═════ DATA EXCERPT

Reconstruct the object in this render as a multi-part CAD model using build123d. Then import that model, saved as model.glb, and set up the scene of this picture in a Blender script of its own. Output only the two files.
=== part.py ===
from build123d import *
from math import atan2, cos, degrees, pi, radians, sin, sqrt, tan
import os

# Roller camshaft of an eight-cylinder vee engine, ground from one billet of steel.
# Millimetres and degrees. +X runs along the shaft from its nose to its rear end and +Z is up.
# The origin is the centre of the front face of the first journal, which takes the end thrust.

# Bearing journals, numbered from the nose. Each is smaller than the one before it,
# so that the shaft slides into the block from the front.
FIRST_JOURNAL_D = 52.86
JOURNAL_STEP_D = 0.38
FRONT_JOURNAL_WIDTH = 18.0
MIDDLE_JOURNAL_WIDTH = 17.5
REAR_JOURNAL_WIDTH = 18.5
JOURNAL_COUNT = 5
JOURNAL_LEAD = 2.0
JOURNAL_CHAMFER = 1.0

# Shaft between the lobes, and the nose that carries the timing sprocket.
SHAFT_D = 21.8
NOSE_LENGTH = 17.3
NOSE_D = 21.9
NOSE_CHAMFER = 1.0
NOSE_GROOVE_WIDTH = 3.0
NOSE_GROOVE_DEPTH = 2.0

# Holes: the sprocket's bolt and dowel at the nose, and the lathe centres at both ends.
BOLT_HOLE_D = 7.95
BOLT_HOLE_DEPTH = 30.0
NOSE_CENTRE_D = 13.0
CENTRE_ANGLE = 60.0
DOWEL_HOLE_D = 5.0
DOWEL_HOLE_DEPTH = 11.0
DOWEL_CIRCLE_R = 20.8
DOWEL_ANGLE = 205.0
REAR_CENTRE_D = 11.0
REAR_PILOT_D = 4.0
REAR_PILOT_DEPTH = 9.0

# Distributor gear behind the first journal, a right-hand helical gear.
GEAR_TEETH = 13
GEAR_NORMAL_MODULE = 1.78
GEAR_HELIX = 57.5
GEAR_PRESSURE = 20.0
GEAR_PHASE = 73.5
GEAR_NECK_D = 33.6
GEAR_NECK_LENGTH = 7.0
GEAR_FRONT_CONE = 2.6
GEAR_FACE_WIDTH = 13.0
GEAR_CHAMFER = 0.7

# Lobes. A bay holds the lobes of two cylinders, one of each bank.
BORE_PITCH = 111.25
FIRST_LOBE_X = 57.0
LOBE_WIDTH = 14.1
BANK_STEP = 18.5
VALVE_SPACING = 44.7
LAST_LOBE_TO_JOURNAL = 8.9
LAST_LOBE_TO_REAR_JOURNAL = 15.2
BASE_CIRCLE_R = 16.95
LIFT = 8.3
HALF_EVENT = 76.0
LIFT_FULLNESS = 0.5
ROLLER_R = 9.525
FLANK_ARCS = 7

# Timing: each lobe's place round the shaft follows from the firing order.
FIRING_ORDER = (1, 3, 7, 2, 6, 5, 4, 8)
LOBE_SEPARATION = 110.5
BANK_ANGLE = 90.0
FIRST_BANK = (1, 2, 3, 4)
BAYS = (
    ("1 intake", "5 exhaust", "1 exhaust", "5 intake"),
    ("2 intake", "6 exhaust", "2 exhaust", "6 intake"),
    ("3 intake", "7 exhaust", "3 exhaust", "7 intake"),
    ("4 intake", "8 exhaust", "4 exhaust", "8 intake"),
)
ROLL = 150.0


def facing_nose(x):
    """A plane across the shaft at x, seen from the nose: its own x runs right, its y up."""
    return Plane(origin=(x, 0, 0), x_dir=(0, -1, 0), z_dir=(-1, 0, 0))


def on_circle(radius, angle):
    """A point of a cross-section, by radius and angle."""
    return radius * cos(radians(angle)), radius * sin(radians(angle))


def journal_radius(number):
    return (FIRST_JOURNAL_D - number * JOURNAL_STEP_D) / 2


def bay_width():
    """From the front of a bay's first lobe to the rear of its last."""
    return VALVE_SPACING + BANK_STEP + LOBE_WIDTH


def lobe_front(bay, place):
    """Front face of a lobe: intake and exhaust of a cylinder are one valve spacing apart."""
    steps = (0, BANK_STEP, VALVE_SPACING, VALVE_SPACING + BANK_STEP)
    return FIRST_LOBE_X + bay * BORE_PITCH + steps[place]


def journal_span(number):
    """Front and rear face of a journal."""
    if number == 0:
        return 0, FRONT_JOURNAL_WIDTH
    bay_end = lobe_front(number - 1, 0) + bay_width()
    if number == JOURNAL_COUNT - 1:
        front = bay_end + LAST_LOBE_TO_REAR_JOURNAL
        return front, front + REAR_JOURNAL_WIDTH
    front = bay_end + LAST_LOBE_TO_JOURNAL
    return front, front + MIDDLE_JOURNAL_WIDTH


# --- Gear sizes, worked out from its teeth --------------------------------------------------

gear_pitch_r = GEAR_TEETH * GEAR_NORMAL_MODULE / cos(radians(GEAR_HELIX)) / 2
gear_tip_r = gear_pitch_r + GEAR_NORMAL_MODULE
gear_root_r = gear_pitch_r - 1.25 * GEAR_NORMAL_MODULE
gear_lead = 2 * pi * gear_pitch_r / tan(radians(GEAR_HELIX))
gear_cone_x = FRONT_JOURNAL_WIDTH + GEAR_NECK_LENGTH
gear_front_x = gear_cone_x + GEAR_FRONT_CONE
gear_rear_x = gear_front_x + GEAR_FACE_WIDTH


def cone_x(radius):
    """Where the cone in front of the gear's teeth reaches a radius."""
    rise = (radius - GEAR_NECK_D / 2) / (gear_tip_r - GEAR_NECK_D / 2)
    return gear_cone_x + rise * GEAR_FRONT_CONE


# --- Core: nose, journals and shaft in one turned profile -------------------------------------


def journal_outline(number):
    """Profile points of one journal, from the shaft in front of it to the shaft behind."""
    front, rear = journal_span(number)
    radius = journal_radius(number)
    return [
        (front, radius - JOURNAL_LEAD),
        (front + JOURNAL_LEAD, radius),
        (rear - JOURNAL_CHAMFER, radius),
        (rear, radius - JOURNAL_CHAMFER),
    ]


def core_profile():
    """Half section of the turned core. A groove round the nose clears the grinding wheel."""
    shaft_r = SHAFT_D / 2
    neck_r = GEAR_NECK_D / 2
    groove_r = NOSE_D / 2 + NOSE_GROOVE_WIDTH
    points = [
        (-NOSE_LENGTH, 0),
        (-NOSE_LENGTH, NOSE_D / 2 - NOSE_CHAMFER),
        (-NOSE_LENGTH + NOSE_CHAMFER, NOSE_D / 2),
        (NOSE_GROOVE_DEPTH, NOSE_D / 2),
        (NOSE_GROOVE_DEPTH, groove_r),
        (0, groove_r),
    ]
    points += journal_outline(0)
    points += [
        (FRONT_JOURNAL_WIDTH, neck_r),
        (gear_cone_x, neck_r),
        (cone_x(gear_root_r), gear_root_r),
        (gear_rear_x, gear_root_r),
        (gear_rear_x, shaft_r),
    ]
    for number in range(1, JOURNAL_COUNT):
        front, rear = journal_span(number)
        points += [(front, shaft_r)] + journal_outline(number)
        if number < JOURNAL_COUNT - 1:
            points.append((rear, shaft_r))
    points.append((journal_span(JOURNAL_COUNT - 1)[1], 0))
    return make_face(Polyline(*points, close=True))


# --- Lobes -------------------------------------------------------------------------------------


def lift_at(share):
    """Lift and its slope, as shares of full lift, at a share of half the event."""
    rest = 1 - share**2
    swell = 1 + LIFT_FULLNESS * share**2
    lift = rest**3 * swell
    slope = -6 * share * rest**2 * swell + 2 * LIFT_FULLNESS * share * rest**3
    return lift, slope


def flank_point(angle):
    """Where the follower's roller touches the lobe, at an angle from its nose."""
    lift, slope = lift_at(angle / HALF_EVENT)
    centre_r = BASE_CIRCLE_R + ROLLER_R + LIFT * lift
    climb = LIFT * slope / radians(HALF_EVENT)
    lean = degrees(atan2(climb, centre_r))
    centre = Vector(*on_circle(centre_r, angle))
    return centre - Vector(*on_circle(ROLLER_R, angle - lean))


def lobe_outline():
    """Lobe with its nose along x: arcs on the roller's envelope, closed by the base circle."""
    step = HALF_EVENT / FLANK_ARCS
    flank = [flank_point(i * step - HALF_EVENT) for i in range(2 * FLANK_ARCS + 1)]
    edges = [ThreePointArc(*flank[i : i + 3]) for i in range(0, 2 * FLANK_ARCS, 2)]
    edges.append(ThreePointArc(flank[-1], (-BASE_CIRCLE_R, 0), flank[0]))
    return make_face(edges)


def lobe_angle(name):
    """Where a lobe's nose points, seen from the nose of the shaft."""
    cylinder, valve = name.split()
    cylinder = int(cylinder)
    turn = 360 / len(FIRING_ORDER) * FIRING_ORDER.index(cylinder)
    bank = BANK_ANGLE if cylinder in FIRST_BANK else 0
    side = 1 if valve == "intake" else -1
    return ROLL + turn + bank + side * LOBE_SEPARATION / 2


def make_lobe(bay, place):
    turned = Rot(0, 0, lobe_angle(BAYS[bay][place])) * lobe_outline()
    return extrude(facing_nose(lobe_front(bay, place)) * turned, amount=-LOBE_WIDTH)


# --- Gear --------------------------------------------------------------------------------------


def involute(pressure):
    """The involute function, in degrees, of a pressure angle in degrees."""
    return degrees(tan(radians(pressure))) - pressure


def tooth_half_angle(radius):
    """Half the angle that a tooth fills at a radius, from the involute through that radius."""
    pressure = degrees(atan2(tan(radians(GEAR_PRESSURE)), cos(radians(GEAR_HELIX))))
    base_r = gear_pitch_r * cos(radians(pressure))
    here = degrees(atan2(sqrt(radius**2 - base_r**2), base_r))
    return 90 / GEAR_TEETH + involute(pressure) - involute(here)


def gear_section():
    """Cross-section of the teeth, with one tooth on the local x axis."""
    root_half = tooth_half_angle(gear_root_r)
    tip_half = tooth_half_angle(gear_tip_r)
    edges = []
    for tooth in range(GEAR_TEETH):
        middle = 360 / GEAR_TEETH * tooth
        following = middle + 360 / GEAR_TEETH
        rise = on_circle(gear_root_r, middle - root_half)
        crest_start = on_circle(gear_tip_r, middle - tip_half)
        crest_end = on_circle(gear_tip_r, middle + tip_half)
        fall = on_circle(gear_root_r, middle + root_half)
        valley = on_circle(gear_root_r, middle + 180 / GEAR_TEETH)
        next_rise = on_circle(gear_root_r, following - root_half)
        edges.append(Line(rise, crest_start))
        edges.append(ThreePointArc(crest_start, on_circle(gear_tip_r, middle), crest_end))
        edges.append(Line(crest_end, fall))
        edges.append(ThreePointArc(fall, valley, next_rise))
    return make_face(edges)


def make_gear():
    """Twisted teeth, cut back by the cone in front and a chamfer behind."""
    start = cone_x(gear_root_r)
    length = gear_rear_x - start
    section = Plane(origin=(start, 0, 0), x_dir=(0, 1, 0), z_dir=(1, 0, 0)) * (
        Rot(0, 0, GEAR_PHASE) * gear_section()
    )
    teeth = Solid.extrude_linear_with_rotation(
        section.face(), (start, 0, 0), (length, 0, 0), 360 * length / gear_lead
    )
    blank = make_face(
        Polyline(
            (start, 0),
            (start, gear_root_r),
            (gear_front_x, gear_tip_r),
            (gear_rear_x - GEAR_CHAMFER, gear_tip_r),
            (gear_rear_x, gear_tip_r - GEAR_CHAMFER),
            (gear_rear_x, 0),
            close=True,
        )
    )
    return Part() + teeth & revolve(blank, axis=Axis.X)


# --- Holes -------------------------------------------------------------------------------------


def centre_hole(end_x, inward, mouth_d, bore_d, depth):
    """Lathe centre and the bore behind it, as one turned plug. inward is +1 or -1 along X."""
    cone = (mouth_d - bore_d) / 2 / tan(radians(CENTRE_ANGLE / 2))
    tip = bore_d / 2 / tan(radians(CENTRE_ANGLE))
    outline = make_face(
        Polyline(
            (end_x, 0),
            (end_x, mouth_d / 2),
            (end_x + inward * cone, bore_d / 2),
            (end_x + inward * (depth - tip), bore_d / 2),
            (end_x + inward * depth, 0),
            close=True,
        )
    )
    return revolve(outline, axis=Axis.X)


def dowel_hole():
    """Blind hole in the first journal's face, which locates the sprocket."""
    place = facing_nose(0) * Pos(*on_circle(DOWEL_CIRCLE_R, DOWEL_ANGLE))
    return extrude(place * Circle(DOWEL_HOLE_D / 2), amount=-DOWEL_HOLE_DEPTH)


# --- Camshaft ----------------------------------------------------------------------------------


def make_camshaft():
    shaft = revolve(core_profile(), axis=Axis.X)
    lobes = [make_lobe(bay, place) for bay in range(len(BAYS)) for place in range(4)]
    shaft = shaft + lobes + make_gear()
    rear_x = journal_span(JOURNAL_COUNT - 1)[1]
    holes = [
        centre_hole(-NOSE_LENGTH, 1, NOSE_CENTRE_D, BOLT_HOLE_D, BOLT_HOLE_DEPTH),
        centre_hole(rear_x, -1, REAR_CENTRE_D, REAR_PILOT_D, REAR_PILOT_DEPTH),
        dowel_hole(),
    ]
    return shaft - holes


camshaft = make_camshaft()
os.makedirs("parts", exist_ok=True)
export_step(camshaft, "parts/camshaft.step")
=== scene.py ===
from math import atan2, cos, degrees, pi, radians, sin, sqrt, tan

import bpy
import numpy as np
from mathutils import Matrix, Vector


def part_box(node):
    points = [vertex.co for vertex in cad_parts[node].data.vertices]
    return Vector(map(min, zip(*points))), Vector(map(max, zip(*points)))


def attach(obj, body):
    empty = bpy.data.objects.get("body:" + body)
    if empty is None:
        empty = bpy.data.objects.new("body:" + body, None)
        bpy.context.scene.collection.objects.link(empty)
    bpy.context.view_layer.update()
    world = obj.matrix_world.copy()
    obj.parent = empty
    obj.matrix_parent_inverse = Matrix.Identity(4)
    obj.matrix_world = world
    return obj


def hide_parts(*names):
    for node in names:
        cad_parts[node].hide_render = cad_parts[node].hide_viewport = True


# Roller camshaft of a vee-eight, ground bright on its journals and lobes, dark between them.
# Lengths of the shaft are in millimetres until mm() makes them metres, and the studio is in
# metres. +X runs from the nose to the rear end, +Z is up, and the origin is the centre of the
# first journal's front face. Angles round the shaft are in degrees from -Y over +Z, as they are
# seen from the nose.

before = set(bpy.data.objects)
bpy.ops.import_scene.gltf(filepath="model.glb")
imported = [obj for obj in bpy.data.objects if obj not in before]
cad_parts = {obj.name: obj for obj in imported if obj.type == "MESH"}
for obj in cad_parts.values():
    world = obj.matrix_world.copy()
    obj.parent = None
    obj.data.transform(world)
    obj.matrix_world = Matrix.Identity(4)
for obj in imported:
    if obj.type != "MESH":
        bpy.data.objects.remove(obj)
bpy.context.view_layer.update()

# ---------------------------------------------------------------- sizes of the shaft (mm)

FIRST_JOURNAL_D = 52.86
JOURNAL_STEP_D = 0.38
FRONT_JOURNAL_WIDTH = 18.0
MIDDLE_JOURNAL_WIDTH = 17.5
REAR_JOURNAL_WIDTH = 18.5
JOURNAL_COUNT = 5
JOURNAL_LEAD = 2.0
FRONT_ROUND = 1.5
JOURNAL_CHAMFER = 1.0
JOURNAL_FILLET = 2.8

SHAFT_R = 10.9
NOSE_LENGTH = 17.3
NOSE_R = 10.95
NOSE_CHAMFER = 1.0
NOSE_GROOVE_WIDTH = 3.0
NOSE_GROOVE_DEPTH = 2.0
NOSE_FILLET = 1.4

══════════

- WHAT IS ASKED:
Exactly the lines from the line with "obj.matrix_world = world" to the line with "JOURNAL_FILLET = 2.8", both included, are to be extracted, and no others.

- RESPONSE:
    obj.matrix_world = world
    return obj


def hide_parts(*names):
    for node in names:
        cad_parts[node].hide_render = cad_parts[node].hide_viewport = True


# Roller camshaft of a vee-eight, ground bright on its journals and lobes, dark between them.
# Lengths of the shaft are in millimetres until mm() makes them metres, and the studio is in
# metres. +X runs from the nose to the rear end, +Z is up, and the origin is the centre of the
# first journal's front face. Angles round the shaft are in degrees from -Y over +Z, as they are
# seen from the nose.

before = set(bpy.data.objects)
bpy.ops.import_scene.gltf(filepath="model.glb")
imported = [obj for obj in bpy.data.objects if obj not in before]
cad_parts = {obj.name: obj for obj in imported if obj.type == "MESH"}
for obj in cad_parts.values():
    world = obj.matrix_world.copy()
    obj.parent = None
    obj.data.transform(world)
    obj.matrix_world = Matrix.Identity(4)
for obj in imported:
    if obj.type != "MESH":
        bpy.data.objects.remove(obj)
bpy.context.view_layer.update()

# ---------------------------------------------------------------- sizes of the shaft (mm)

FIRST_JOURNAL_D = 52.86
JOURNAL_STEP_D = 0.38
FRONT_JOURNAL_WIDTH = 18.0
MIDDLE_JOURNAL_WIDTH = 17.5
REAR_JOURNAL_WIDTH = 18.5
JOURNAL_COUNT = 5
JOURNAL_LEAD = 2.0
FRONT_ROUND = 1.5
JOURNAL_CHAMFER = 1.0
JOURNAL_FILLET = 2.8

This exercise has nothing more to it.